__Directions__.
Check each line of the entries below for the string "that" and state how many lines have it, with no other text.

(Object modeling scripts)
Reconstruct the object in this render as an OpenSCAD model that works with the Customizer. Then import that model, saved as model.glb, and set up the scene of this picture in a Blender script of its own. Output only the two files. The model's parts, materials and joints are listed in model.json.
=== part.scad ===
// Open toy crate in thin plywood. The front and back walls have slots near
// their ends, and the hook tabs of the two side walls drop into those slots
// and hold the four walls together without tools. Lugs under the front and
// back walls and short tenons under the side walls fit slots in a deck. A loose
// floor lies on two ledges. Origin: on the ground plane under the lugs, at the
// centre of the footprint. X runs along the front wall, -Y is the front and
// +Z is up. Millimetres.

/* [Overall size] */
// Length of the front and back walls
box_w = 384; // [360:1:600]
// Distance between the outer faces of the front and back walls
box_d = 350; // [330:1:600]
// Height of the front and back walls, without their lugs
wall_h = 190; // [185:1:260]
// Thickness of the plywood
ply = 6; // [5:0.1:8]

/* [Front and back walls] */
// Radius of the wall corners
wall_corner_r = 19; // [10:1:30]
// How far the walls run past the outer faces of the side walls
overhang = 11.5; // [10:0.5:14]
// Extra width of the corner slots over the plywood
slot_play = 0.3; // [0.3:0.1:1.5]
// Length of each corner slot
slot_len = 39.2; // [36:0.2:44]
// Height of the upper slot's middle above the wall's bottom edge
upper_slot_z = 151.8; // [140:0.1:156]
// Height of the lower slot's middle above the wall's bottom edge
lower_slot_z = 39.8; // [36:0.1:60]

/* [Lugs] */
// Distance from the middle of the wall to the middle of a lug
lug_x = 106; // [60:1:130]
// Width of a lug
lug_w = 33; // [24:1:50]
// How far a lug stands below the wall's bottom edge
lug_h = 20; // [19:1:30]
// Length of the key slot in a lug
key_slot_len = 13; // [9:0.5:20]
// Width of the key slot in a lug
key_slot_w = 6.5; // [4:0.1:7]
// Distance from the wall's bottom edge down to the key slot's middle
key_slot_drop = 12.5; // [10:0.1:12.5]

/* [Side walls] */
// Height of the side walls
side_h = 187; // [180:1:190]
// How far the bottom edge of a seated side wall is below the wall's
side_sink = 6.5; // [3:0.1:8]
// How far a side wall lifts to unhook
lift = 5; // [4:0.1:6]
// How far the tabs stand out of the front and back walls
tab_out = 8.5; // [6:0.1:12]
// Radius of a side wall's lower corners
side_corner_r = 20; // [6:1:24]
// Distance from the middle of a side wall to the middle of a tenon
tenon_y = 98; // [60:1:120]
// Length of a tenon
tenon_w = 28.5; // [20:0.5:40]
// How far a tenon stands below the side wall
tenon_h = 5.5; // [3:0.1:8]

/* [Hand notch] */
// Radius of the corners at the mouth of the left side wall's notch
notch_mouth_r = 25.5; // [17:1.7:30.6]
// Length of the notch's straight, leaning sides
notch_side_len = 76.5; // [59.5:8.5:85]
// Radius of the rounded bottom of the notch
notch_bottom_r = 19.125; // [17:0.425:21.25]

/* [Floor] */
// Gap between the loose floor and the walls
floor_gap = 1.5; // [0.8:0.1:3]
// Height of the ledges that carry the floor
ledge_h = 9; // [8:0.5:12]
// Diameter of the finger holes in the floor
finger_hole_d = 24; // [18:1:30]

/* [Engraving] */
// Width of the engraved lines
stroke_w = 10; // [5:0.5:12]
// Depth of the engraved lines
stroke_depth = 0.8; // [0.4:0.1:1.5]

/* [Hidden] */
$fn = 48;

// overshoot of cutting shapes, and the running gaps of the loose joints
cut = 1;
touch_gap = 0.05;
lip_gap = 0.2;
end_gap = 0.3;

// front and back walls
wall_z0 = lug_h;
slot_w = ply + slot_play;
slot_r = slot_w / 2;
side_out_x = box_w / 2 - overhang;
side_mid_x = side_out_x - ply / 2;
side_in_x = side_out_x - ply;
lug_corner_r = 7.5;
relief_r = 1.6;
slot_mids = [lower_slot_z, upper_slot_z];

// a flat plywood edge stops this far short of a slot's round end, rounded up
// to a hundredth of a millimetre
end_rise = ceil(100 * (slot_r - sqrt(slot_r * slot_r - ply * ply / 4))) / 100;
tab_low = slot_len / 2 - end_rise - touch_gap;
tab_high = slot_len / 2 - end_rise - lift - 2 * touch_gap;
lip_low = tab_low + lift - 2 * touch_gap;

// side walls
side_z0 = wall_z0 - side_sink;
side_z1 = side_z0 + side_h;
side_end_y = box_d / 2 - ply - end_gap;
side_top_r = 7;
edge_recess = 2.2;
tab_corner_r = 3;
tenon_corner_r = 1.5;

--

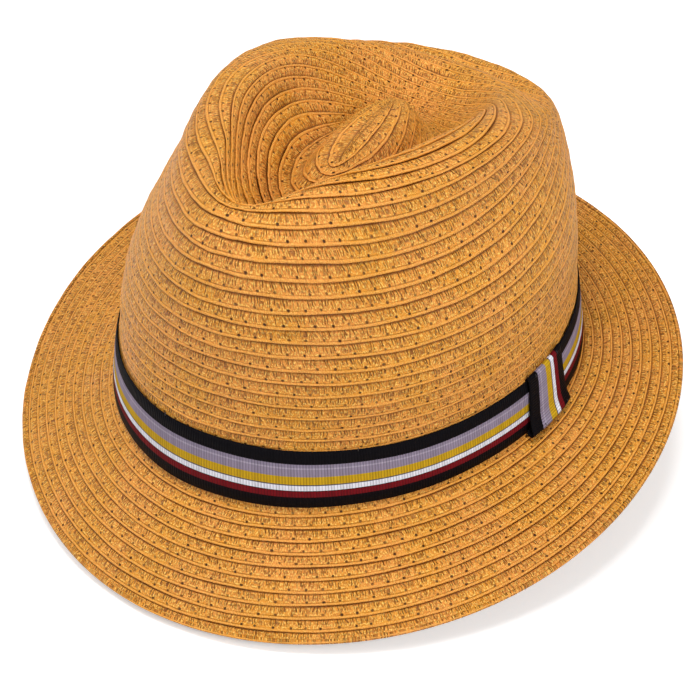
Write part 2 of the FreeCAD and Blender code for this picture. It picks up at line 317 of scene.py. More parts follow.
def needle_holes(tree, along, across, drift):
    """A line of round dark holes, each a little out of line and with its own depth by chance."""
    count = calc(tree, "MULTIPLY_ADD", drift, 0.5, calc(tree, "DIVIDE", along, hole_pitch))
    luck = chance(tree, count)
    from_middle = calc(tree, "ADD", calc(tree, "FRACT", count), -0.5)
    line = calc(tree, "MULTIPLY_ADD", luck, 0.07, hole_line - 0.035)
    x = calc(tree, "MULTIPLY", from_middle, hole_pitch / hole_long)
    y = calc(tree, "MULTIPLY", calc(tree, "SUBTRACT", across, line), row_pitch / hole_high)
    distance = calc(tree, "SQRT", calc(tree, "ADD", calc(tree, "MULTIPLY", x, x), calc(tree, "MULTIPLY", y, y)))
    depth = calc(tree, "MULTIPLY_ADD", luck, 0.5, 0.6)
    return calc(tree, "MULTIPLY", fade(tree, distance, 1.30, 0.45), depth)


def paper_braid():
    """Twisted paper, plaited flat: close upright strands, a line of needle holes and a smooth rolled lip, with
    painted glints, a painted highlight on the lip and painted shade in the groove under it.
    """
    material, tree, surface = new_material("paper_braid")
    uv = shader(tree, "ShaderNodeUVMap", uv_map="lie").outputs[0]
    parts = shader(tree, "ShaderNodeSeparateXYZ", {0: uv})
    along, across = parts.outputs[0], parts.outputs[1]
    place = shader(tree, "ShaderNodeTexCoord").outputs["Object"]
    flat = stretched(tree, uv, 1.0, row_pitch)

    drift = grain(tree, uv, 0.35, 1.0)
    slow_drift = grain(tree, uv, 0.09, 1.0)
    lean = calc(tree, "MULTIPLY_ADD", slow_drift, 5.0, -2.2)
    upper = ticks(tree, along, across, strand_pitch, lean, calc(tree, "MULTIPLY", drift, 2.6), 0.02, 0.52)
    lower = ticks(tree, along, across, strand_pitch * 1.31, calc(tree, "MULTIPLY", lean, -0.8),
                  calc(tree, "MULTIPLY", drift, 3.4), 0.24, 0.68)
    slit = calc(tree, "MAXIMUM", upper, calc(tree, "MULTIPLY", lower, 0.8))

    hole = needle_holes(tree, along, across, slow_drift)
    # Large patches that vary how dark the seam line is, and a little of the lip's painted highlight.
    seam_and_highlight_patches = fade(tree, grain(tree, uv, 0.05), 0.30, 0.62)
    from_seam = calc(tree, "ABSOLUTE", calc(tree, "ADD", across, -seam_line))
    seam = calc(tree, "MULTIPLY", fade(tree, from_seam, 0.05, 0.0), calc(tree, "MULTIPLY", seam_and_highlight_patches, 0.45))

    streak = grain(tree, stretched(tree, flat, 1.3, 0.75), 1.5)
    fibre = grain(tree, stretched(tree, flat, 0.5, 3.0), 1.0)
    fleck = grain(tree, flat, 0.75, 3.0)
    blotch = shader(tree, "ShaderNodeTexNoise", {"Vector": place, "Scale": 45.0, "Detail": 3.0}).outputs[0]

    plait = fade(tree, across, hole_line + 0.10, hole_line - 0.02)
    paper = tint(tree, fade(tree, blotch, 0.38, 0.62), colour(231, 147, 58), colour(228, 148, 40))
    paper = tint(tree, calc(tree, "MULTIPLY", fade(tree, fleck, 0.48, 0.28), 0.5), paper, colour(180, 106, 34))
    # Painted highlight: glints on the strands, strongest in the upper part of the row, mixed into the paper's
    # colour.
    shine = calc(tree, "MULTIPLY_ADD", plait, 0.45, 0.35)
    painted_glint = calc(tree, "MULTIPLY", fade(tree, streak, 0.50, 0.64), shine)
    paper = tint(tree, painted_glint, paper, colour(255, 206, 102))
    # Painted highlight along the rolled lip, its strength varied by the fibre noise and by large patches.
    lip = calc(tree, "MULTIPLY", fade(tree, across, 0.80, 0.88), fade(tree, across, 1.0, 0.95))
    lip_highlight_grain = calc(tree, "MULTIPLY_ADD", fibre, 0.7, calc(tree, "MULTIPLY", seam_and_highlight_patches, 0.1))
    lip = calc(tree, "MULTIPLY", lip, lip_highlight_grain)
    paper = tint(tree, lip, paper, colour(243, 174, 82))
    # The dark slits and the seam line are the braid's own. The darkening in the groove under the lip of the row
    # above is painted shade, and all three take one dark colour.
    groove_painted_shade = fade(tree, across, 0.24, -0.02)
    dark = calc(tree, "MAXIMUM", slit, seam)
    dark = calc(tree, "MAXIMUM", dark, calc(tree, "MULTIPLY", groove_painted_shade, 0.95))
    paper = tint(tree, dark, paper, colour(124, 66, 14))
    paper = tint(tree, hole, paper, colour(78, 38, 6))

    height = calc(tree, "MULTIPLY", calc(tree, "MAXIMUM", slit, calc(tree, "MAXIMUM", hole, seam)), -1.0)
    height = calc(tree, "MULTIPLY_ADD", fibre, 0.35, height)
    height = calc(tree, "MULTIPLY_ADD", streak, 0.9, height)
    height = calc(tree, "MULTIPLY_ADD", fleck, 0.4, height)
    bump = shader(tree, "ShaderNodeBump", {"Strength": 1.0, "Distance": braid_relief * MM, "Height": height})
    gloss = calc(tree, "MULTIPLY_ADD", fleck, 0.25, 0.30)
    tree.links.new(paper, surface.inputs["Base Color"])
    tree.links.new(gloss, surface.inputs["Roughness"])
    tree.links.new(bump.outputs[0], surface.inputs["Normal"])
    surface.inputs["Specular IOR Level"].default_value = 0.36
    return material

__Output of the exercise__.
3